Cake Shop Show April 25th
I'm playing with the considerate and considerably talented Cars & Trains and Girls in Trouble at Cake Shop on the lower east side of Manhattan. I play at 8pm, so be there squarely.
REDCAT Collaboration April 12th
A short performance piece, The Accumulative Years, with director/actor Emily Mendelsohn and designer Shannon Scrofano is going up at REDCAT on April 12th. It's going to appear with a few other, most likely amazing pieces.
New Issue of [out of nothing] Available Online
[out of nothing] 3—a journal of experimental writing and art I edit with Janice Lee and Joe Milazzo—is up, with work from Achraf El-Bahi, Douglas Kearney, Teresa Carmody, Alfred Brown, Jen Hofer, Jenny Yurshansky, Jesse Seldess, Kevin Varrone, Kyoung Kim, Luis Panini, Mathew Timmons, Matias Viegener, Morgan Craft, Nikki Allen, Tim Kahl, and Vadim Bystritski.
Sunday, February 28th, 2010
Tour Cancelled—See Below
March 7: Cameo Gallery, NYC w/Dearling Physique, Eric Hassle, Data Dog
is still on, but:
March 9: PJ's Lager House, Detroit, MI w/ Dearling Physique, White Boss
March 10: Darkroom, Chicago, IL w/ Dearling Physique,
March 11: The Project Lodge, Madison, WI w/ Dearling Physique, Julian Lynch
March 12: Sauce, Minneapolis, WI w/ Dearling Physique, Bella Koshka
March 17: TBA, Dallas, TX
March 19: Mountain House, Austin, TX
are cancelled.
Friday, February 19th, 2010
March Tour Dates, Gallery Show in Los Angeles
1. Dates for cross-country tour as Careful with Dearling Physique.
2. Queer Territories show in Los Angeles, curated by Nicholas Grider.
1. Don't Mess with This Particular Sub-National Entity
I'm touring with Dearling Physique from NYC, through Minneapolis, down to Texas, for SXSW.
March 7: Cameo Gallery, NYC w/Dearling Physique, Eric Hassle, Data Dog
March 9: PJ's Lager House, Detroit, MI w/ Dearling Physique, White Boss
March 10: Darkroom, Chicago, IL w/ Dearling Physique,
March 11: The Project Lodge, Madison, WI w/ Dearling Physique, Julian Lynch
March 12: Sauce, Minneapolis, WI w/ Dearling Physique, Bella Koshka
March 17: TBA, Dallas, TX
March 19: Mountain House, Austin, TX
(edit: All strikethrough dates are cancelled)
2. Marked Territories
From April 3–May 2, Nicholas Grider will curate Queer Territories at Sea and Space Explorations, April 3–May 2, with work by Kaucyila Brooke, Michael Buitron, Joanne Mitchell, Matthew Siegle, and myself, along with some of Nicholas's own work.

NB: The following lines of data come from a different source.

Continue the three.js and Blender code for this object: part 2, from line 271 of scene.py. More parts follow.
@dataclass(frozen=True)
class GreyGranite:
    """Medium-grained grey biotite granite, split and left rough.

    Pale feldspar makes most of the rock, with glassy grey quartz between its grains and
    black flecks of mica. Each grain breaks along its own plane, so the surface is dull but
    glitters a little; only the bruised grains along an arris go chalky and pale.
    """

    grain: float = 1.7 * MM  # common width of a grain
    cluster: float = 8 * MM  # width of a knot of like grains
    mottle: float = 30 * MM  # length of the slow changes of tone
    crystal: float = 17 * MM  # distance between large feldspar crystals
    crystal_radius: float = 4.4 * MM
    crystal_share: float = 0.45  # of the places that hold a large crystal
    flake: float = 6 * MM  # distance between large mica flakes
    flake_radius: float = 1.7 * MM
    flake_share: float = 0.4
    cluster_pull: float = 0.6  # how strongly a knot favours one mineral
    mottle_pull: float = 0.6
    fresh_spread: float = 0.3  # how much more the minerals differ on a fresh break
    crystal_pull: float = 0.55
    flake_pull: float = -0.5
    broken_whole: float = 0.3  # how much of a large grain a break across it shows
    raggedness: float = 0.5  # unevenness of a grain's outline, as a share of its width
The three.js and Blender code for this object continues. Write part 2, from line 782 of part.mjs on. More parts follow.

The show began as a response to Nicholas's prompt to address "queer abstraction." He and co-exhibitor Michael Buitron exchanged a lovely set of emails and blog entries on the subject, but seeing as those seem to have poofed out of existence, I'd like to add my individual cents.
To my mind, queer identity is shaped by at least two factors: first, that the body generates a certain physiological response to members of roughly the same physical sexual expression—something that can be interpreted as a love closer to the love of the self, or a doubling of the self; second, that queerness is, broadly speaking, an abjected identity—a political reality in the United States, certainly, which has resulted in a rich history of evolving, fractured strategies for survival and representation.
My interpretation hinges on the popular imagination of queer humor—in my estimation, a social camoflauge for both meaningful critique and the ever-present self-loathing in the queer community: the joke undoes itself and the speaker, by siting itself in a kind of pragmatic misrule (a space adjective, ultimately related-but-not-essential to reasonable life). I don't think of humor as being particular to queer people or identities, but—if you'll let me beat "the popular imagination" to death (god knows it's a fantasy of mine)—the popular imagination associates queerness with a kind of passive-agressive-if-buoyant, flighty humor.
I won't connect all of the dots—I mean, it's exciting material to me, but is a little too confining to the images to write out completely what I think is going on. So, long-story-short: I—now in the over-confident, literalizing language of the artist's statement *ahem*—employ humor to complicate the strange physical magic by which two similar bodies might exist in space together, associated by the modern, invisible contract of a love-relationship.
And they're, like, four photos, my things in the show.